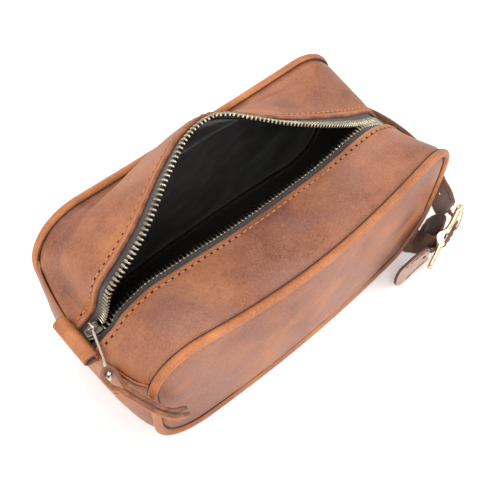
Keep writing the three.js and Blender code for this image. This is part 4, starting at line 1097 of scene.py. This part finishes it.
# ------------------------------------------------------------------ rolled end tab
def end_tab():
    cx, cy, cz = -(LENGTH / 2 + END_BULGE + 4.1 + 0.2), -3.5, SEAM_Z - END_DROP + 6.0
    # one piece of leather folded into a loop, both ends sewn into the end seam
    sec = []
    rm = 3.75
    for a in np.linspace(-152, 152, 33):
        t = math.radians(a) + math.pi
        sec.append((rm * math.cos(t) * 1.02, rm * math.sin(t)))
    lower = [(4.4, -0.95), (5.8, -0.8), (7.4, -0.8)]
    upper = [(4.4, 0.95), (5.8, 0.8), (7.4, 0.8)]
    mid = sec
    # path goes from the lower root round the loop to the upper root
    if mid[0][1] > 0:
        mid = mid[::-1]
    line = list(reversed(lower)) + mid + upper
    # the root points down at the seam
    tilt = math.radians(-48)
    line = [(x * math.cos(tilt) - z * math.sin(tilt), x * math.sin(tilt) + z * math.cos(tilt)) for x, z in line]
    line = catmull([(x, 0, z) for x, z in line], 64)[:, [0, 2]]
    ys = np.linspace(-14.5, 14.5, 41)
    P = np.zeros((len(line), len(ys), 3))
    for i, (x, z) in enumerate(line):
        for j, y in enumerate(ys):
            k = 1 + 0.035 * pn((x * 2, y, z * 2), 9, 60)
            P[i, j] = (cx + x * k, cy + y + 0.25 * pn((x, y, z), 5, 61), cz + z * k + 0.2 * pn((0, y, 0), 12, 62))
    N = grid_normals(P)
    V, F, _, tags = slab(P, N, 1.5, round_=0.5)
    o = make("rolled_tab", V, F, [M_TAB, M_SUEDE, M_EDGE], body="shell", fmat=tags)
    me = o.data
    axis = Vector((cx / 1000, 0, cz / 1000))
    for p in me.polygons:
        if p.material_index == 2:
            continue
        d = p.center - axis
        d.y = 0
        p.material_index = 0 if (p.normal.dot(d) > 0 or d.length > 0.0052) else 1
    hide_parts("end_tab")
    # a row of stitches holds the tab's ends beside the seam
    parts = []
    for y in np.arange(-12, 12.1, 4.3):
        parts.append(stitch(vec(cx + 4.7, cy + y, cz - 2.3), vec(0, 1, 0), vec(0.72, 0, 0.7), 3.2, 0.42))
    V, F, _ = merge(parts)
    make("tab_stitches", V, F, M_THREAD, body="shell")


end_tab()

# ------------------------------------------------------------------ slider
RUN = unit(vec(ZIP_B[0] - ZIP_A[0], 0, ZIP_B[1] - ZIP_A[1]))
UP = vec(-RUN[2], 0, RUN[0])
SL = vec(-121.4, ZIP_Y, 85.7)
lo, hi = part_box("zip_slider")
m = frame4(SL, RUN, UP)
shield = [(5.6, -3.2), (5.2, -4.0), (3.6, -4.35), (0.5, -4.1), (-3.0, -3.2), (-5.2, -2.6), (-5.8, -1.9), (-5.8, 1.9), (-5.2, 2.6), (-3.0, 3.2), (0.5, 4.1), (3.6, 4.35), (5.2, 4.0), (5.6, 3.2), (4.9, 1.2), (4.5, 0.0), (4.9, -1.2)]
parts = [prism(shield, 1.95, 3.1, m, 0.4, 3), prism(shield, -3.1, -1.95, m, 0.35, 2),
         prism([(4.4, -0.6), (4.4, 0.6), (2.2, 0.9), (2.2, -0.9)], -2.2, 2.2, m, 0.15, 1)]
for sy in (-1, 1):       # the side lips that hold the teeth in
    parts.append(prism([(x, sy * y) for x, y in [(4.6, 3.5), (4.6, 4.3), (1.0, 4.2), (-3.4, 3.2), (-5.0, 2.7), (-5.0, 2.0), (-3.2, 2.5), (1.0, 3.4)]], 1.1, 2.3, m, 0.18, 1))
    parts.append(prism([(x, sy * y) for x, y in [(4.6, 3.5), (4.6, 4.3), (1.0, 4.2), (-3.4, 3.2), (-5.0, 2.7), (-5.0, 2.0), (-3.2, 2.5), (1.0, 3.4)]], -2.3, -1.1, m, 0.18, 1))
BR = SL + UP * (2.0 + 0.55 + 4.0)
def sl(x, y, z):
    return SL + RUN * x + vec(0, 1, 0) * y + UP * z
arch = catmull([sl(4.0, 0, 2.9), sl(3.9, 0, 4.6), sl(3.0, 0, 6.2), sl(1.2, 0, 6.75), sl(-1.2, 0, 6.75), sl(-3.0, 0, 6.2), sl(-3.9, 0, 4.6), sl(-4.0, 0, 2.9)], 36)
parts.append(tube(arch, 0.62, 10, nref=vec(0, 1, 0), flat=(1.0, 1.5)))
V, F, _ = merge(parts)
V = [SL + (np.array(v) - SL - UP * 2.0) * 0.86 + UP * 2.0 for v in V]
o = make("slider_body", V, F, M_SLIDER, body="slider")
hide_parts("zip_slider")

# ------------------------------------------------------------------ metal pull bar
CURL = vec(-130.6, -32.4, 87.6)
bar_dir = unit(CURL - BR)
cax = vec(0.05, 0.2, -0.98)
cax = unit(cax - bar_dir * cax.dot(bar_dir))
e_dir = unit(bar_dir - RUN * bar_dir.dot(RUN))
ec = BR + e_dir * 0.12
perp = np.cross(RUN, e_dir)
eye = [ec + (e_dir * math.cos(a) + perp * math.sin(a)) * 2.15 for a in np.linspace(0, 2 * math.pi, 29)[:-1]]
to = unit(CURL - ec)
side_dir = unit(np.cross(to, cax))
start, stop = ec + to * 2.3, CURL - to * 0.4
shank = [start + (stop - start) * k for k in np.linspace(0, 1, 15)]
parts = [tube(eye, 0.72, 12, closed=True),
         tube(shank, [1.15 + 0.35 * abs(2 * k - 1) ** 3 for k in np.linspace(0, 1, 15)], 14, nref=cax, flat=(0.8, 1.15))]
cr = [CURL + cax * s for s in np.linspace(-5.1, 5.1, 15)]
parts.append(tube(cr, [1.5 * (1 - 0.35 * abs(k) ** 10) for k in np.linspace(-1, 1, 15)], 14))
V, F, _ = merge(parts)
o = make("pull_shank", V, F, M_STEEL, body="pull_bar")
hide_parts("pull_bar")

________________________

Repeat the material in full, exactly as it stands.

*Response to this exercise*.
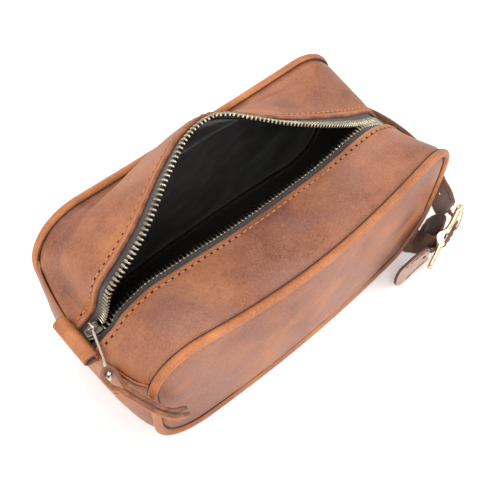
Keep writing the three.js and Blender code for this image. This is part 4, starting at line 1097 of scene.py. This part finishes it.
# ------------------------------------------------------------------ rolled end tab
def end_tab():
    cx, cy, cz = -(LENGTH / 2 + END_BULGE + 4.1 + 0.2), -3.5, SEAM_Z - END_DROP + 6.0
    # one piece of leather folded into a loop, both ends sewn into the end seam
    sec = []
    rm = 3.75
    for a in np.linspace(-152, 152, 33):
        t = math.radians(a) + math.pi
        sec.append((rm * math.cos(t) * 1.02, rm * math.sin(t)))
    lower = [(4.4, -0.95), (5.8, -0.8), (7.4, -0.8)]
    upper = [(4.4, 0.95), (5.8, 0.8), (7.4, 0.8)]
    mid = sec
    # path goes from the lower root round the loop to the upper root
    if mid[0][1] > 0:
        mid = mid[::-1]
    line = list(reversed(lower)) + mid + upper
    # the root points down at the seam
    tilt = math.radians(-48)
    line = [(x * math.cos(tilt) - z * math.sin(tilt), x * math.sin(tilt) + z * math.cos(tilt)) for x, z in line]
    line = catmull([(x, 0, z) for x, z in line], 64)[:, [0, 2]]
    ys = np.linspace(-14.5, 14.5, 41)
    P = np.zeros((len(line), len(ys), 3))
    for i, (x, z) in enumerate(line):
        for j, y in enumerate(ys):
            k = 1 + 0.035 * pn((x * 2, y, z * 2), 9, 60)
            P[i, j] = (cx + x * k, cy + y + 0.25 * pn((x, y, z), 5, 61), cz + z * k + 0.2 * pn((0, y, 0), 12, 62))
    N = grid_normals(P)
    V, F, _, tags = slab(P, N, 1.5, round_=0.5)
    o = make("rolled_tab", V, F, [M_TAB, M_SUEDE, M_EDGE], body="shell", fmat=tags)
    me = o.data
    axis = Vector((cx / 1000, 0, cz / 1000))
    for p in me.polygons:
        if p.material_index == 2:
            continue
        d = p.center - axis
        d.y = 0
        p.material_index = 0 if (p.normal.dot(d) > 0 or d.length > 0.0052) else 1
    hide_parts("end_tab")
    # a row of stitches holds the tab's ends beside the seam
    parts = []
    for y in np.arange(-12, 12.1, 4.3):
        parts.append(stitch(vec(cx + 4.7, cy + y, cz - 2.3), vec(0, 1, 0), vec(0.72, 0, 0.7), 3.2, 0.42))
    V, F, _ = merge(parts)
    make("tab_stitches", V, F, M_THREAD, body="shell")


end_tab()

# ------------------------------------------------------------------ slider
RUN = unit(vec(ZIP_B[0] - ZIP_A[0], 0, ZIP_B[1] - ZIP_A[1]))
UP = vec(-RUN[2], 0, RUN[0])
SL = vec(-121.4, ZIP_Y, 85.7)
lo, hi = part_box("zip_slider")
m = frame4(SL, RUN, UP)
shield = [(5.6, -3.2), (5.2, -4.0), (3.6, -4.35), (0.5, -4.1), (-3.0, -3.2), (-5.2, -2.6), (-5.8, -1.9), (-5.8, 1.9), (-5.2, 2.6), (-3.0, 3.2), (0.5, 4.1), (3.6, 4.35), (5.2, 4.0), (5.6, 3.2), (4.9, 1.2), (4.5, 0.0), (4.9, -1.2)]
parts = [prism(shield, 1.95, 3.1, m, 0.4, 3), prism(shield, -3.1, -1.95, m, 0.35, 2),
         prism([(4.4, -0.6), (4.4, 0.6), (2.2, 0.9), (2.2, -0.9)], -2.2, 2.2, m, 0.15, 1)]
for sy in (-1, 1):       # the side lips that hold the teeth in
    parts.append(prism([(x, sy * y) for x, y in [(4.6, 3.5), (4.6, 4.3), (1.0, 4.2), (-3.4, 3.2), (-5.0, 2.7), (-5.0, 2.0), (-3.2, 2.5), (1.0, 3.4)]], 1.1, 2.3, m, 0.18, 1))
    parts.append(prism([(x, sy * y) for x, y in [(4.6, 3.5), (4.6, 4.3), (1.0, 4.2), (-3.4, 3.2), (-5.0, 2.7), (-5.0, 2.0), (-3.2, 2.5), (1.0, 3.4)]], -2.3, -1.1, m, 0.18, 1))
BR = SL + UP * (2.0 + 0.55 + 4.0)
def sl(x, y, z):
    return SL + RUN * x + vec(0, 1, 0) * y + UP * z
arch = catmull([sl(4.0, 0, 2.9), sl(3.9, 0, 4.6), sl(3.0, 0, 6.2), sl(1.2, 0, 6.75), sl(-1.2, 0, 6.75), sl(-3.0, 0, 6.2), sl(-3.9, 0, 4.6), sl(-4.0, 0, 2.9)], 36)
parts.append(tube(arch, 0.62, 10, nref=vec(0, 1, 0), flat=(1.0, 1.5)))
V, F, _ = merge(parts)
V = [SL + (np.array(v) - SL - UP * 2.0) * 0.86 + UP * 2.0 for v in V]
o = make("slider_body", V, F, M_SLIDER, body="slider")
hide_parts("zip_slider")

# ------------------------------------------------------------------ metal pull bar
CURL = vec(-130.6, -32.4, 87.6)
bar_dir = unit(CURL - BR)
cax = vec(0.05, 0.2, -0.98)
cax = unit(cax - bar_dir * cax.dot(bar_dir))
e_dir = unit(bar_dir - RUN * bar_dir.dot(RUN))
ec = BR + e_dir * 0.12
perp = np.cross(RUN, e_dir)
eye = [ec + (e_dir * math.cos(a) + perp * math.sin(a)) * 2.15 for a in np.linspace(0, 2 * math.pi, 29)[:-1]]
to = unit(CURL - ec)
side_dir = unit(np.cross(to, cax))
start, stop = ec + to * 2.3, CURL - to * 0.4
shank = [start + (stop - start) * k for k in np.linspace(0, 1, 15)]
parts = [tube(eye, 0.72, 12, closed=True),
         tube(shank, [1.15 + 0.35 * abs(2 * k - 1) ** 3 for k in np.linspace(0, 1, 15)], 14, nref=cax, flat=(0.8, 1.15))]
cr = [CURL + cax * s for s in np.linspace(-5.1, 5.1, 15)]
parts.append(tube(cr, [1.5 * (1 - 0.35 * abs(k) ** 10) for k in np.linspace(-1, 1, 15)], 14))
V, F, _ = merge(parts)
o = make("pull_shank", V, F, M_STEEL, body="pull_bar")
hide_parts("pull_bar")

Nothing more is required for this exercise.